» **DATA SHOWN**
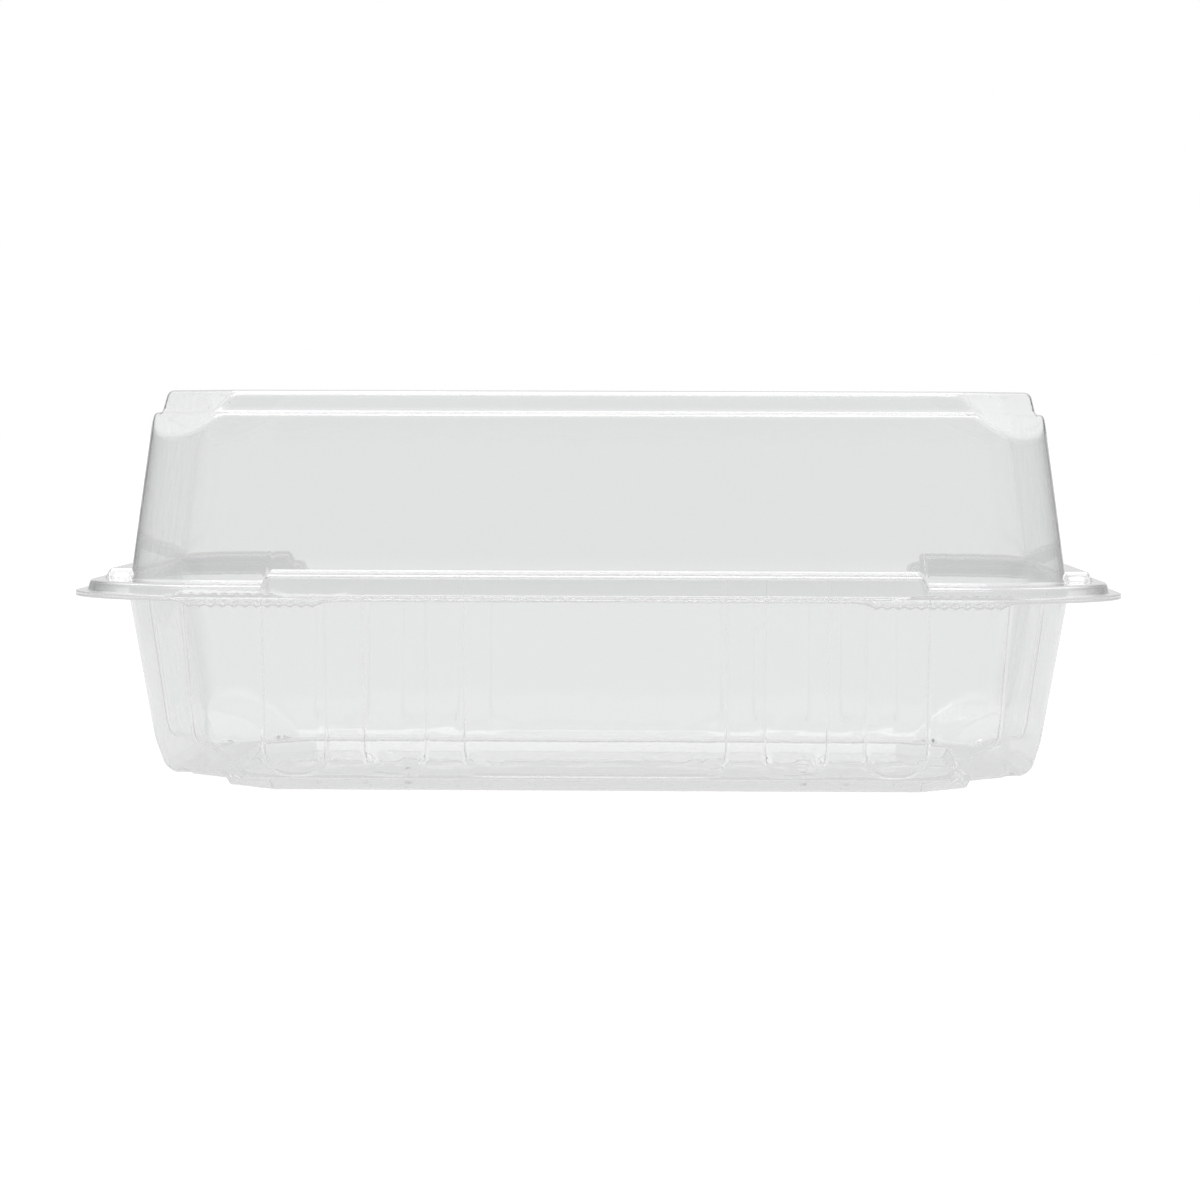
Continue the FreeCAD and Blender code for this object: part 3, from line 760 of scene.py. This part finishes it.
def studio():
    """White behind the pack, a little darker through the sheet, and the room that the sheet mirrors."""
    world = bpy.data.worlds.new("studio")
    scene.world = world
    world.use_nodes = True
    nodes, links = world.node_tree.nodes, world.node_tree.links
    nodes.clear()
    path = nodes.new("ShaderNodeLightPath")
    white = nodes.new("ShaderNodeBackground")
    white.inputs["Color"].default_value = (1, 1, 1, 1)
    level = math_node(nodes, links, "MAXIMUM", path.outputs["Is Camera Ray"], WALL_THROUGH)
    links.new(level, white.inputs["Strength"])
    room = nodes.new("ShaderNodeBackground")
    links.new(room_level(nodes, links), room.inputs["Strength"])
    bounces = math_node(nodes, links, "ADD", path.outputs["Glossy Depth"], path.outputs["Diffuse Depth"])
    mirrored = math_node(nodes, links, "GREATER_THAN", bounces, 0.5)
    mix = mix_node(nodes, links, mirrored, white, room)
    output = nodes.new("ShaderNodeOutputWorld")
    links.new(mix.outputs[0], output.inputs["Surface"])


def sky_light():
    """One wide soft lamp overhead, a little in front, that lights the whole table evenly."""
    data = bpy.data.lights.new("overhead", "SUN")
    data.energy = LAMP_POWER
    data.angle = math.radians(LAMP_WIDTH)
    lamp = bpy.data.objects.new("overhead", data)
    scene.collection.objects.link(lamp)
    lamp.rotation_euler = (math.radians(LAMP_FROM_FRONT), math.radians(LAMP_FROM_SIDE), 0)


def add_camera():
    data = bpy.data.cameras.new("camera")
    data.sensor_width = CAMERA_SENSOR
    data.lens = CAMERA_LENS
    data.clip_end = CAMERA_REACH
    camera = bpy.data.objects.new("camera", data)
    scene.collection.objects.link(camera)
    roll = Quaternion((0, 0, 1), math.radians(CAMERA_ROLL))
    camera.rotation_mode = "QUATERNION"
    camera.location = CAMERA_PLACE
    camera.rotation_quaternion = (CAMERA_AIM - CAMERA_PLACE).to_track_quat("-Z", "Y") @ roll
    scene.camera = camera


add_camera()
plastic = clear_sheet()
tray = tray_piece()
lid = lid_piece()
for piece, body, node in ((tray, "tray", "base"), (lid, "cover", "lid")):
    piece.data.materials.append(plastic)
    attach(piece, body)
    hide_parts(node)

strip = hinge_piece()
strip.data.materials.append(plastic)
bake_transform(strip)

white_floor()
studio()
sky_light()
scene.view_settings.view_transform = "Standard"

» **SET TASK**
Your task is to return, exactly and on their own, the lines from the one containing "attach(piece, body)" through the last line of the listing.

» **WRITTEN REPLY**
    attach(piece, body)
    hide_parts(node)

strip = hinge_piece()
strip.data.materials.append(plastic)
bake_transform(strip)

white_floor()
studio()
sky_light()
scene.view_settings.view_transform = "Standard"